Exercise objective
Only one span of the listing below is wanted: the lines from the one with "build_sleeves(materials)" through the one with "for member in", reproduced exactly, both ends kept.

+ + + +

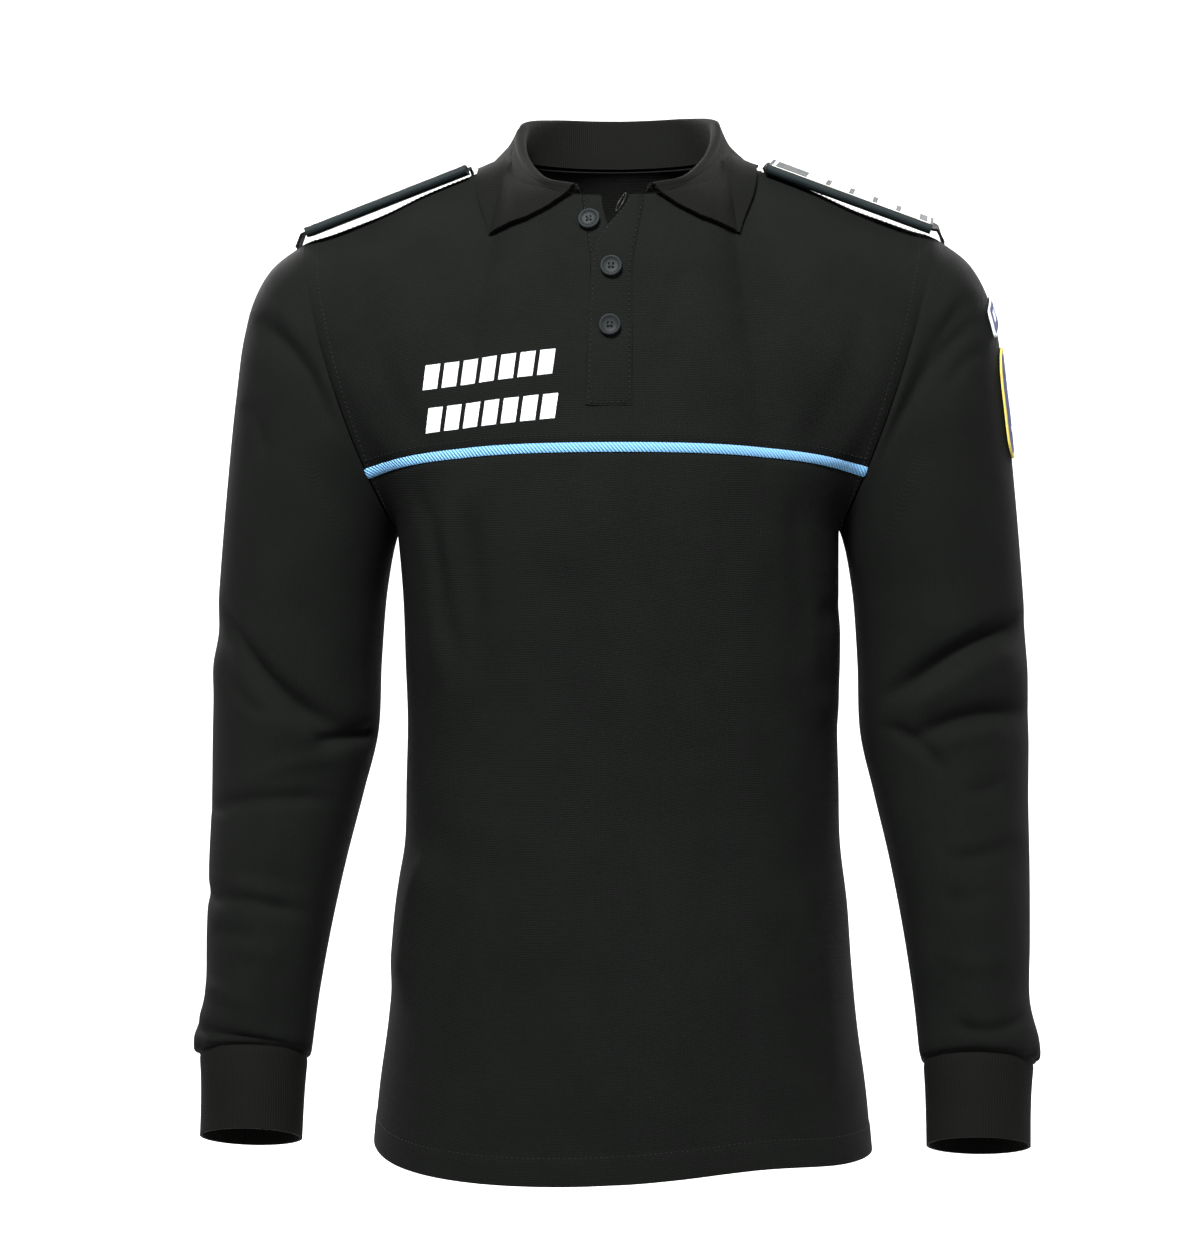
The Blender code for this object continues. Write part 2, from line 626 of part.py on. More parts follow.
def build_collar(materials, tree):
    """The knitted collar, folded over, its ends apart at the open neck."""
    across = np.array([0, 0.12, 0.24, 0.28, 0.32, 0.36, 0.40, 0.52, 0.64, 0.76, 0.88, 1.0])
    around = np.linspace(-1, 1, 33)
    column, row = np.meshgrid(around, across)
    points = collar_point(column, row)
    leaf = across > 0.45
    points[leaf] = keep_off(points[leaf], tree, RIB + COLLAR_CLEARANCE)
    order = points[:, ::-1]
    wall("collar", order, grid_normals(order), RIB, materials["rib"])


STRAP_HALF_WIDTH = 0.0215
SLIDE_HALF_WIDTH = 0.0250
SLIDE_HEIGHT = 0.0074
SLIDE_WALL = 0.0012
SLIDE_START, SLIDE_END = 0.1090, 0.2245
STRAP_START, STRAP_END = 0.1030, 0.2320
STRAP_SLOPE = math.radians(20.8)
STRAP_MIDDLE = (0.105, -0.0045)
STRAP_ROLL = {"left": math.radians(17), "right": math.radians(12)}


def strap_frame(side):
    """The strap's run down the shoulder, its width towards the back, and the way up from it."""
    run = np.array([math.cos(STRAP_SLOPE), 0, -math.sin(STRAP_SLOPE)])
    rise = np.array([math.sin(STRAP_SLOPE), 0, math.cos(STRAP_SLOPE)])
    roll = STRAP_ROLL[side]
    width = np.array([0, math.cos(roll), 0]) + rise * math.sin(roll)
    return run, width, np.cross(run, width)


def strap_line(side, x):
    """The middle of the strap where it reaches this far out."""
    run, _, _ = strap_frame(side)
    start_x, start_z = STRAP_MIDDLE
    return np.array([start_x, 0, start_z]) + run * (x - start_x) / run[0]


def build_straps(materials, tree):
    """Shoulder straps whose ends come down on the shoulder, each with a stiff rank slide on it."""
    for side in ("left", "right"):
        run, width, up = strap_frame(side)
        place = (lambda points: points) if side == "left" else mirrored
        stations = (
            (STRAP_START, 0.35, True), (STRAP_START + 0.003, 0.60, False),
            (SLIDE_START - 0.001, 0.96, False), (0.145, 1.0, False), (0.185, 1.0, False),
            (SLIDE_END + 0.001, 0.96, False), (STRAP_END - 0.003, 0.60, False), (STRAP_END, 0.35, True),
        )
        across = np.linspace(-1, 1, 7)
        rows = []
        for x, share, landed in stations:
            line = strap_line(side, x) + up * STRAP_CLOTH / 2
            row = line + np.outer(across * share * STRAP_HALF_WIDTH, width)
            if landed:
                row = land(row, tree, STRAP_CLOTH + LAYER_GAP)
            rows.append(row)
        points = np.array(rows)
        points[[0, 1, -2, -1]] = keep_off(points[[0, 1, -2, -1]], tree, STRAP_CLOTH + LAYER_GAP)
        points = points[::-1] if side == "left" else points
        points = place(points)
        wall(f"strap_{side}", points, grid_normals(points), STRAP_CLOTH, materials["strap"])
        build_slide(side, run, width, up, place, materials)


def land(row, tree, clearance):
    """Drops a row of points straight down until it lies the clearance above the shoulder."""
    landed = []
    for point in row:
        place, normal, _, _ = tree.ray_cast(Vector(point) + Vector((0, 0, 0.05)), Vector((0, 0, -1)))
        landed.append(np.array(place + normal * clearance))
    return np.array(landed)


def build_slide(side, run, width, up, place, materials):
    """A flat tube with rounded edges round the strap."""
    corner = SLIDE_HEIGHT / 2
    outline = []
    for centre, start in ((SLIDE_HALF_WIDTH - corner, -90), (-SLIDE_HALF_WIDTH + corner, 90)):
        for step in range(5):
            angle = math.radians(start + 45 * step)
            outline.append((centre + corner * math.cos(angle), corner * math.sin(angle),
                            math.cos(angle), math.sin(angle)))
    rows, facing = [], []
    for x in np.linspace(SLIDE_START, SLIDE_END, 4):
        line = strap_line(side, x)
        rows.append([line + width * a + up * b for a, b, _, _ in outline])
        facing.append([width * c + up * d for _, _, c, d in outline])
    points, normals = place(np.array(rows)), place(np.array(facing))
    order = slice(None) if side == "left" else slice(None, None, -1)
    wall(f"slide_{side}", points[:, order], normals[:, order], SLIDE_WALL, materials["slide"], closed=True)


BUTTONS = table(
    "x        z        share  raised",
    (-0.0160, -0.0580, -0.05, 0),
    (-0.0005, -0.0920, 0.0, 1),
    (-0.0010, -0.1330, 0.0, 1),
)
BUTTON_NAMES = ("button_top", "button_middle", "button_low")


def build_buttons(materials):
    """Four-hole buttons: one on the under band, left open, and two on the top band."""
    for name, x, z, share, raised in zip(BUTTON_NAMES, *BUTTONS.values()):
        share, climb = locate(front, x, z, share, 0.8)
        point = front(share, climb)
        normal = normals_of(front, np.array(share), np.array(climb))
        edge = slit_share(climb)
        across = (share + edge) / (2 * edge)
        lift = PLACKET_LIFT * (1 - across) if raised else -PLACKET_SINK * across
        seat = point + normal * (max(lift, 0) + BUTTON_GAP)
        button = lathe(name, BUTTON_PROFILE, BUTTON_RADIUS, BUTTON_HEIGHT, materials["button"])
        turn = Vector((0, 0, 1)).rotation_difference(Vector(normal)).to_matrix().to_4x4()
        button.matrix_world = Matrix.Translation(Vector(seat)) @ turn
        drill(button, BUTTON_HOLES, BUTTON_HOLE_SPREAD, BUTTON_HOLE_RADIUS)


def lathe(name, profile, radius, height, material, steps=24):
    """A turned solid from shares of its radius and height, bottom middle to top middle."""
    body = bmesh.new()
    rings = []
    for out, up in profile:
        if out == 0:
            rings.append([body.verts.new((0, 0, up * height))])
            continue
        turns = [2 * math.pi * step / steps for step in range(steps)]
        rings.append([body.verts.new((out * radius * math.cos(t), out * radius * math.sin(t), up * height))
                      for t in turns])
    for low, high in zip(rings, rings[1:]):
        for step in range(steps):
            after = (step + 1) % steps
            corners = [low[step % len(low)], low[after % len(low)],
                       high[after % len(high)], high[step % len(high)]]
            body.faces.new(dict.fromkeys(corners))
    mesh = bpy.data.meshes.new(name)
    bmesh.ops.recalc_face_normals(body, faces=body.faces)
    body.to_mesh(mesh)
    body.free()
    mesh.shade_smooth()
    mesh.set_sharp_from_angle(angle=math.radians(40))
    mesh.materials.append(material)
    thing = bpy.data.objects.new(name, mesh)
    bpy.context.collection.objects.link(thing)
    return thing


def drill(button, count, spread, radius):
    """Cuts a square of thread holes through a button."""
    body = bmesh.new()
    for index in range(count):
        turn = math.pi / 4 + index * 2 * math.pi / count
        centre = Vector((spread * math.cos(turn), spread * math.sin(turn), BUTTON_HEIGHT / 2))
        bmesh.ops.create_cone(body, cap_ends=True, segments=8, radius1=radius, radius2=radius,
                              depth=BUTTON_HEIGHT * 2, matrix=Matrix.Translation(centre))
    mesh = bpy.data.meshes.new(button.name + "_holes")
    body.to_mesh(mesh)
    body.free()
    cutter = bpy.data.objects.new(mesh.name, mesh)
    bpy.context.collection.objects.link(cutter)
    cutter.parent = button
    cutter.hide_render = True
    cutter.display_type = "WIRE"
    cut = button.modifiers.new("thread holes", "BOOLEAN")
    cut.object = cutter
    cut.solver = "EXACT"


PATCHES = {
    "patch_tab": {"top": 1.66, "bottom": 2.10, "half_angle": 0.50, "arch": 0.10, "rounded": 0.06},
    "patch_badge": {"top": 2.42, "bottom": 3.75, "half_angle": 0.46, "arch": 0.0, "rounded": 0.30},
}


def build_patches(materials):
    """Two sewn patches on the wearer's left sleeve, made from the sleeve's points moved out."""
    for name, size in PATCHES.items():
        down = np.linspace(0, 1, 8)
        across = np.linspace(-1, 1, 11)
        side, fall = np.meshgrid(across, down)
        narrow = 1 - size["rounded"] * np.abs(2 * fall - 1) ** 5
        turn = side * size["half_angle"] * narrow
        row = size["top"] + (size["bottom"] - size["top"]) * fall + size["arch"] * side ** 2
        normals = normals_of(sleeve, turn, row)
        points = sleeve(turn, row) + normals * (PATCH_CLOTH + PATCH_GAP)
        wall(name, points, normals, PATCH_CLOTH, materials[name])


MATERIALS = {
    "pique": (0.017, 0.019, 0.021, 0.88, 0.0),
    "rib": (0.014, 0.016, 0.017, 0.90, 0.0),
    "piping": (0.16, 0.38, 0.64, 0.80, 0.0),
    "strap": (0.012, 0.014, 0.014, 0.85, 0.0),
    "slide": (0.006, 0.022, 0.026, 0.70, 0.0),
    "button": (0.030, 0.033, 0.037, 0.32, 0.0),
    "patch_tab": (0.010, 0.014, 0.10, 0.75, 0.0),
    "patch_badge": (0.010, 0.014, 0.10, 0.75, 0.0),
}


def make_materials():
    """One Principled material for each entry of the table."""
    made = {}
    for name, (red, green, blue, roughness, metallic) in MATERIALS.items():
        material = bpy.data.materials.new(name)
        material.use_nodes = True
        shader = material.node_tree.nodes["Principled BSDF"]
        shader.inputs["Base Color"].default_value = (red, green, blue, 1)
        shader.inputs["Roughness"].default_value = roughness
        shader.inputs["Metallic"].default_value = metallic
        material.diffuse_color = (red, green, blue, 1)
        made[name] = material
    return made


def main():
    for thing in list(bpy.data.objects):
        bpy.data.objects.remove(thing)
    materials = make_materials()
    tree = outer_tree()
    build_front(materials)
    build_back(materials)
    build_sleeves(materials)
    build_placket(materials)
    build_collar(materials, tree)
    build_straps(materials, tree)
    build_buttons(materials)
    build_patches(materials)


if __name__ == "__main__":
    main()
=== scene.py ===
"""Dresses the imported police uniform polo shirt: dense cloth shells with creases, stitching, finishes."""
import json
import math

import bmesh
import bpy
import numpy as np
from mathutils import Matrix, Vector
from mathutils.bvhtree import BVHTree

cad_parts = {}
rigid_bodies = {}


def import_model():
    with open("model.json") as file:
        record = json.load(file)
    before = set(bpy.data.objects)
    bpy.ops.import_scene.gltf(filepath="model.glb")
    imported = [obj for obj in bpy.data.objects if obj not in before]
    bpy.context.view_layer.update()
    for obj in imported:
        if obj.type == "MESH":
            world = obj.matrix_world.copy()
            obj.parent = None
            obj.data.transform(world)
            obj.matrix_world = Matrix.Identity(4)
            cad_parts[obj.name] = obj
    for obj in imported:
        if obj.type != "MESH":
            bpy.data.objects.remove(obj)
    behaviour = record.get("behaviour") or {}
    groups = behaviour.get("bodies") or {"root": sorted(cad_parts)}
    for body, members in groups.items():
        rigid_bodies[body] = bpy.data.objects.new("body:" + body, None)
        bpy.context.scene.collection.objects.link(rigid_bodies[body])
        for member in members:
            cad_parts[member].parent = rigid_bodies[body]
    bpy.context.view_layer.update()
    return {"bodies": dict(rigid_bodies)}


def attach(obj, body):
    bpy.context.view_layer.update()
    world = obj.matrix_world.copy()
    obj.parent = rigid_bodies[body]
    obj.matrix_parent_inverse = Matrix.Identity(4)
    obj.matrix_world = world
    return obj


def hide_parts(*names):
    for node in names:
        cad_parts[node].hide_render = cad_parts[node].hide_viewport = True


bl_info = {
    "name": "Police Uniform Polo Shirt",
    "version": (1, 0, 0),
    "blender": (4, 5, 0),
    "location": "View3D > Sidebar > Uniform",
    "description": "Long-sleeved pique polo shirt with a chest band, rank slides and sleeve patches",
    "category": "Object",
}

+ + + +

Finished answer
    build_sleeves(materials)
    build_placket(materials)
    build_collar(materials, tree)
    build_straps(materials, tree)
    build_buttons(materials)
    build_patches(materials)


if __name__ == "__main__":
    main()
=== scene.py ===
"""Dresses the imported police uniform polo shirt: dense cloth shells with creases, stitching, finishes."""
import json
import math

import bmesh
import bpy
import numpy as np
from mathutils import Matrix, Vector
from mathutils.bvhtree import BVHTree

cad_parts = {}
rigid_bodies = {}


def import_model():
    with open("model.json") as file:
        record = json.load(file)
    before = set(bpy.data.objects)
    bpy.ops.import_scene.gltf(filepath="model.glb")
    imported = [obj for obj in bpy.data.objects if obj not in before]
    bpy.context.view_layer.update()
    for obj in imported:
        if obj.type == "MESH":
            world = obj.matrix_world.copy()
            obj.parent = None
            obj.data.transform(world)
            obj.matrix_world = Matrix.Identity(4)
            cad_parts[obj.name] = obj
    for obj in imported:
        if obj.type != "MESH":
            bpy.data.objects.remove(obj)
    behaviour = record.get("behaviour") or {}
    groups = behaviour.get("bodies") or {"root": sorted(cad_parts)}
    for body, members in groups.items():
        rigid_bodies[body] = bpy.data.objects.new("body:" + body, None)
        bpy.context.scene.collection.objects.link(rigid_bodies[body])
        for member in members:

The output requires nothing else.